**REQUIREMENT**
Only the lines from the start of the data through the one containing "return max(cap, 0.0)" belong in your answer; return them exactly.

(Records with modeling code)
-- -- --

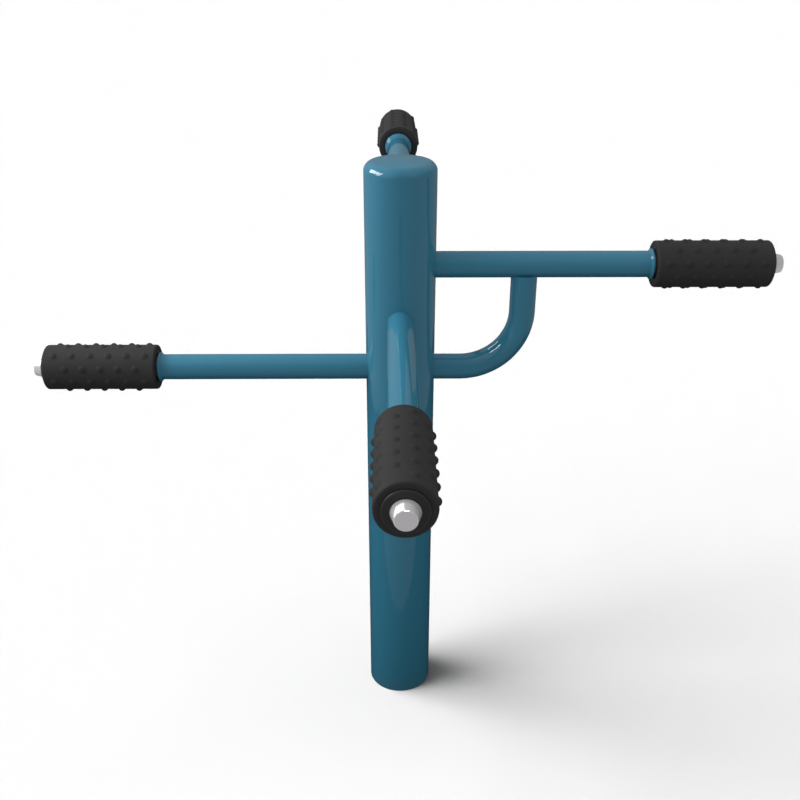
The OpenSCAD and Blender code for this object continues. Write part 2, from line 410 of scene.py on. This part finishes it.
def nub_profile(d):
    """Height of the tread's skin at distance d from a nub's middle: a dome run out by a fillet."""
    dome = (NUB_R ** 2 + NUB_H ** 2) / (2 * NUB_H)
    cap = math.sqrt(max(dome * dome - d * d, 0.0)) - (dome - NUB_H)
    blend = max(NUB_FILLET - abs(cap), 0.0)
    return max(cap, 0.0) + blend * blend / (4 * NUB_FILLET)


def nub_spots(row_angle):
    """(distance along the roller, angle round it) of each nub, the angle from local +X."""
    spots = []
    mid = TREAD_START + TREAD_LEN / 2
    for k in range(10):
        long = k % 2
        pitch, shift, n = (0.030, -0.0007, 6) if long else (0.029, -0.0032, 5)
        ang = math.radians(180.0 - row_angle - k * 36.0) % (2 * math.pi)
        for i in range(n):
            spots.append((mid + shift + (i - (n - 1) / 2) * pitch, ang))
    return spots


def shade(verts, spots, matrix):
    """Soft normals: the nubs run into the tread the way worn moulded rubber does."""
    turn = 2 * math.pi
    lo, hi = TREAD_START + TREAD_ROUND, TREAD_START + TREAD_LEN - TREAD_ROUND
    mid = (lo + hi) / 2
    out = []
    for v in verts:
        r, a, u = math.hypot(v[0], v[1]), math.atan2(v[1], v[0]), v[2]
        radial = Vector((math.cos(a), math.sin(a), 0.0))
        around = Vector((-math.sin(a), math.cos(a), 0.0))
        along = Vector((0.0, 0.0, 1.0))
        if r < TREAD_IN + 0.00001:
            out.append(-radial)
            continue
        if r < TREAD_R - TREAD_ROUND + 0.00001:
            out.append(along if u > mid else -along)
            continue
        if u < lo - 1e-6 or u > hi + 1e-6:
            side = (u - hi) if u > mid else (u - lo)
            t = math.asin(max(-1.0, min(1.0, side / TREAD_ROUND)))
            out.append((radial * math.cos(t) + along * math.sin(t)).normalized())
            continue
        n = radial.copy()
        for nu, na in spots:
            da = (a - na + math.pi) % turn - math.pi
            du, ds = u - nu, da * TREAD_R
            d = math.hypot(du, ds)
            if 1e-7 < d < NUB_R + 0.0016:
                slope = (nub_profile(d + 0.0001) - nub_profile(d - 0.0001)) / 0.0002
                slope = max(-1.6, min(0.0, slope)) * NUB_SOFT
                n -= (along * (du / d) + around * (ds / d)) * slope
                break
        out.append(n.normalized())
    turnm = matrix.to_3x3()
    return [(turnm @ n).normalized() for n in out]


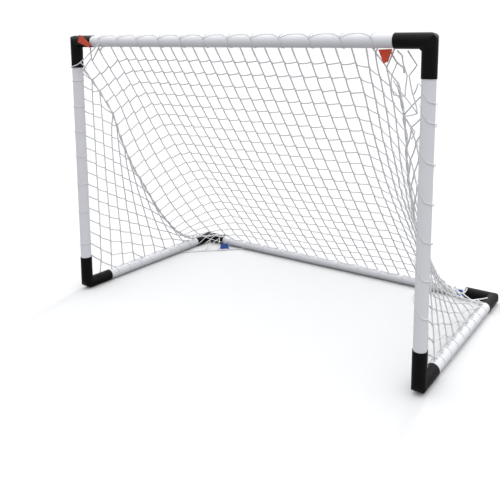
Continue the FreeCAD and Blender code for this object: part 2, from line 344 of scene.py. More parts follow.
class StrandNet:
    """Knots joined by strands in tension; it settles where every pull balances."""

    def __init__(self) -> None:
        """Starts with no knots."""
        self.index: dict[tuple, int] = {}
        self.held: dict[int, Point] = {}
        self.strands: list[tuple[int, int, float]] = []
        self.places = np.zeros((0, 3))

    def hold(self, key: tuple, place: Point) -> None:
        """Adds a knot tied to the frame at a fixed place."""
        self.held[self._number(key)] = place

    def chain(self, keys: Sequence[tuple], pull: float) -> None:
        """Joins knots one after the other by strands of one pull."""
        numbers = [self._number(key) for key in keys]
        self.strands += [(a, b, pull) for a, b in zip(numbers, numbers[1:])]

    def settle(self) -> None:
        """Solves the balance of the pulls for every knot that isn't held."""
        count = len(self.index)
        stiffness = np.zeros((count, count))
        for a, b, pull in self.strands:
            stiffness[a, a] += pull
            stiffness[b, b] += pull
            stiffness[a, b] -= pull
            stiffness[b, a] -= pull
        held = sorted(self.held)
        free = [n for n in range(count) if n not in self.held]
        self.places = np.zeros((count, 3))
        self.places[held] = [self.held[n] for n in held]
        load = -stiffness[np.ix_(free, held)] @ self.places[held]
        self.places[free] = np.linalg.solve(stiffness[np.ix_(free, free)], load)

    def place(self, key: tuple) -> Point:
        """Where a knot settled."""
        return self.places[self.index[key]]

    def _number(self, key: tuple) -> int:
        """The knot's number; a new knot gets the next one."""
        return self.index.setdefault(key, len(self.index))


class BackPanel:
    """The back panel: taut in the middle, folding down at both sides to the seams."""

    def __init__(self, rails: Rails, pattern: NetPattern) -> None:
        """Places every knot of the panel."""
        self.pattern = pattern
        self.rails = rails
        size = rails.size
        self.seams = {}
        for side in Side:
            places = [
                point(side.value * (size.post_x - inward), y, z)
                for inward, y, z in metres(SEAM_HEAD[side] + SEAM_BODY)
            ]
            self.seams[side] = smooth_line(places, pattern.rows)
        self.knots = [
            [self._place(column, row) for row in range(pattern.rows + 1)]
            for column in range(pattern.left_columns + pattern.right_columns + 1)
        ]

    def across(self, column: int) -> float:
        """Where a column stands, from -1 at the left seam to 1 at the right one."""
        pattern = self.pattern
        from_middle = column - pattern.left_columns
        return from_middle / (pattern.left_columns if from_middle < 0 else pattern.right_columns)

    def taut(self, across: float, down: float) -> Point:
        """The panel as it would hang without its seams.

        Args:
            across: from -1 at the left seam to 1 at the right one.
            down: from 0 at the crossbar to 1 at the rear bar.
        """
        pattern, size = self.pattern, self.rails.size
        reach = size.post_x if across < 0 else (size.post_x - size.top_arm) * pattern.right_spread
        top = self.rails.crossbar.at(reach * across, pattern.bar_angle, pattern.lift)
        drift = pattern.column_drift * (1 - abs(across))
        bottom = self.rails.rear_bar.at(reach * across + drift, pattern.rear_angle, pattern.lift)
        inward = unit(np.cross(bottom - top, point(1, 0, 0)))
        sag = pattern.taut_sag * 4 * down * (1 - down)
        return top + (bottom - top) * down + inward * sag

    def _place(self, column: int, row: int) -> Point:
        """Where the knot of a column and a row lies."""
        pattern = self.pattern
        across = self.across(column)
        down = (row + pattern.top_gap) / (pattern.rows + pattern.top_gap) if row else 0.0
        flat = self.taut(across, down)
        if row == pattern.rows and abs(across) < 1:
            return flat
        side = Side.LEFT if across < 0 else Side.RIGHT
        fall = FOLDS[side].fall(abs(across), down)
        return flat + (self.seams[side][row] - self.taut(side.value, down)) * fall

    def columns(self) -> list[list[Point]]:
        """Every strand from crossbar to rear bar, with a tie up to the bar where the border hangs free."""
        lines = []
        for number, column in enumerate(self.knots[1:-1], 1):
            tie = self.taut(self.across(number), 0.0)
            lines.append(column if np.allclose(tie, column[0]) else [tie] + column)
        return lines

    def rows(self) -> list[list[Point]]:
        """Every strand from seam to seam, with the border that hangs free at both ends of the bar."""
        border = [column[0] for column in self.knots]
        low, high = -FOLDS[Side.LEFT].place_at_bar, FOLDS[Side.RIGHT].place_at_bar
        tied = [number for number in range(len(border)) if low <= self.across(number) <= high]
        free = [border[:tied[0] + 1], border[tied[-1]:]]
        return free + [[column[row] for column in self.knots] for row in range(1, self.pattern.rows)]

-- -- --

**RESPONSE TO THIS EXERCISE**
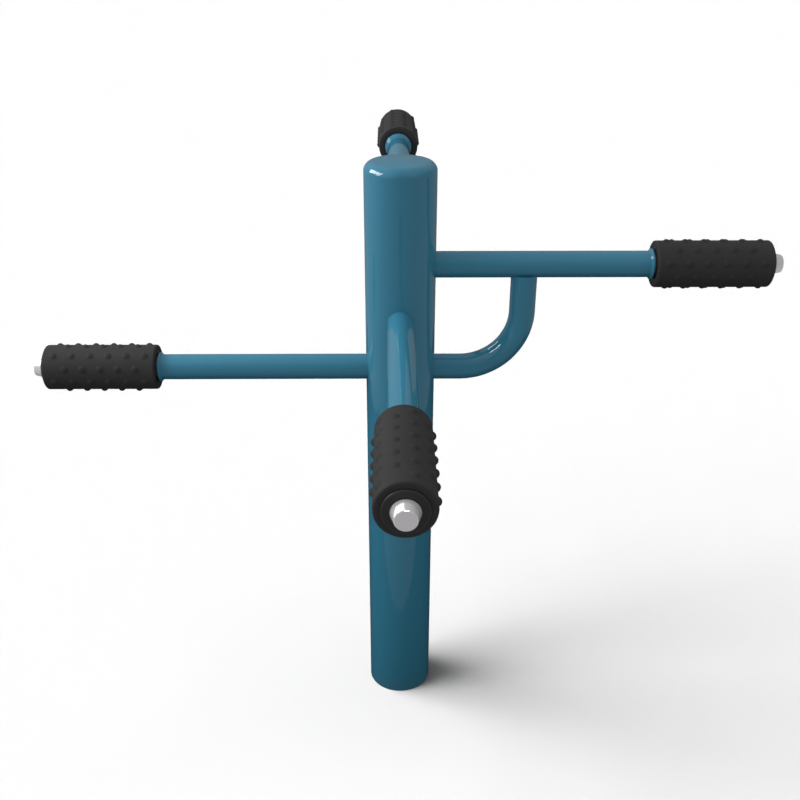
The OpenSCAD and Blender code for this object continues. Write part 2, from line 410 of scene.py on. This part finishes it.
def nub_profile(d):
    """Height of the tread's skin at distance d from a nub's middle: a dome run out by a fillet."""
    dome = (NUB_R ** 2 + NUB_H ** 2) / (2 * NUB_H)
    cap = math.sqrt(max(dome * dome - d * d, 0.0)) - (dome - NUB_H)
    blend = max(NUB_FILLET - abs(cap), 0.0)
    return max(cap, 0.0) + blend * blend / (4 * NUB_FILLET)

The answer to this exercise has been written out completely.